El fuego concita la atención de los hombres;
sus llamas ejercen ese misterioso atractivo que hace mantener la mirada fija en
él por largo tiempo. Los jóvenes en edad Ruta se asemejan al fuego.
Sus acciones no pasan desapercibidas para el resto,
su plenitud de vida y sus ímpetus por vivir llaman la atención de los demás
hasta con un dejo de admiración.
El fuego vive y muere. Si lo alimentamos y cuidamos,
el baile de sus llamas, sus colores vivos y cambiantes, sus brasas irradiantes
y su crepitar llaman a la contemplación: el fuego vive. Si no lo alimentamos y
protegemos, sus brasas se extinguen, sus crujidos y su calor desaparecen
quedando sólo cenizas: el fuego muere.
El fuego es vulnerable; el fuego es
cambiante. Puede ser bondadoso al abrigarnos cuando hace frío, puede cocer
nuestros alimentos cuando tenemos hambre y puede reunirnos cuando festejamos.
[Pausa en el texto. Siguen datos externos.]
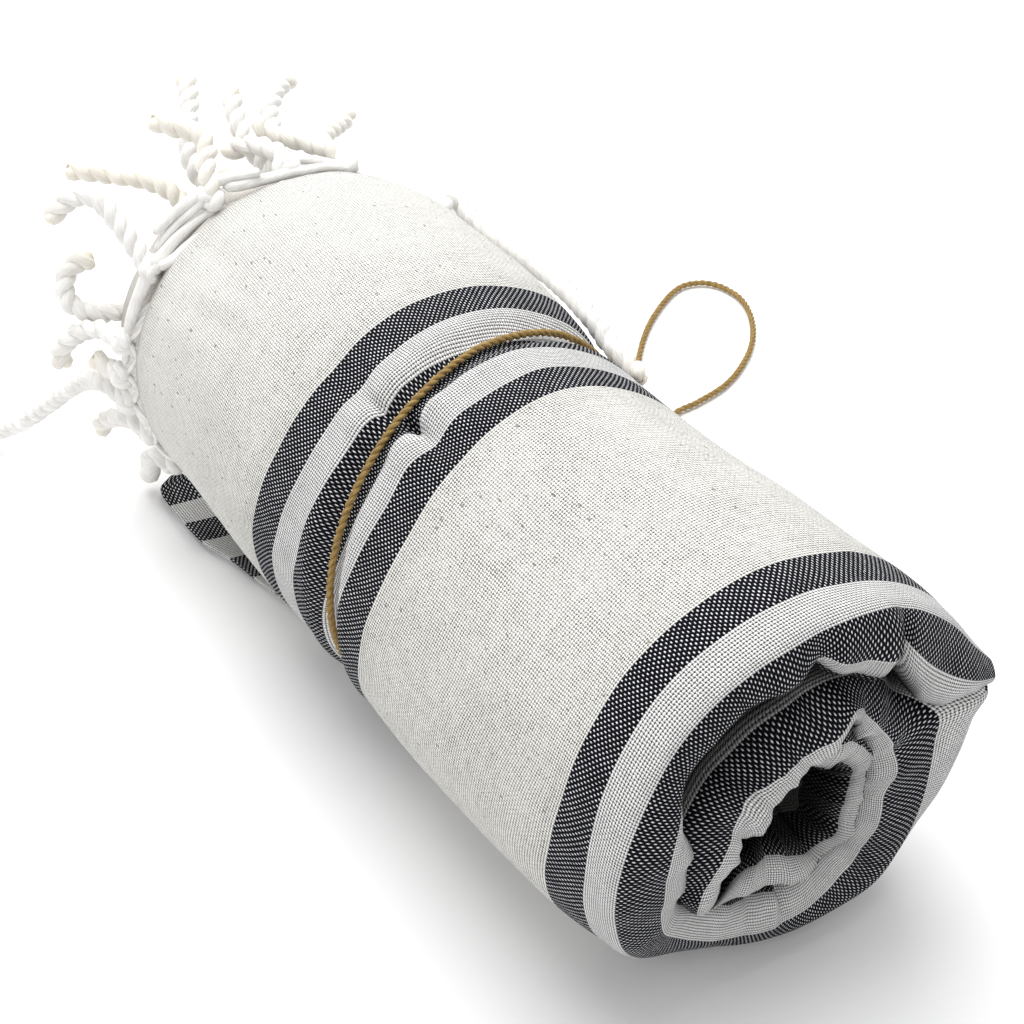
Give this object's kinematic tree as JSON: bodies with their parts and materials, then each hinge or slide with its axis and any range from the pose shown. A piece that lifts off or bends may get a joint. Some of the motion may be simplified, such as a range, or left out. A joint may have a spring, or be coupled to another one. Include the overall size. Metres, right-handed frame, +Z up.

Pero el fuego también suele ser dañino, pues ante
un descuido puede llamar a la muerte y la destrucción. El fuego nos señala
nuestros límites.
Por los significados antes señalados y por
otras comparaciones que podamos hacer, el fuego es un elemento simbólico para
la Ruta. Este símbolo puede representar además la capacidad de los jóvenes para
hacer pequeños y grandes esfuerzos personales en bien de los demás. Nos recuerda,
por último, la pasión con que los jóvenes defienden y luchan por sus ideales.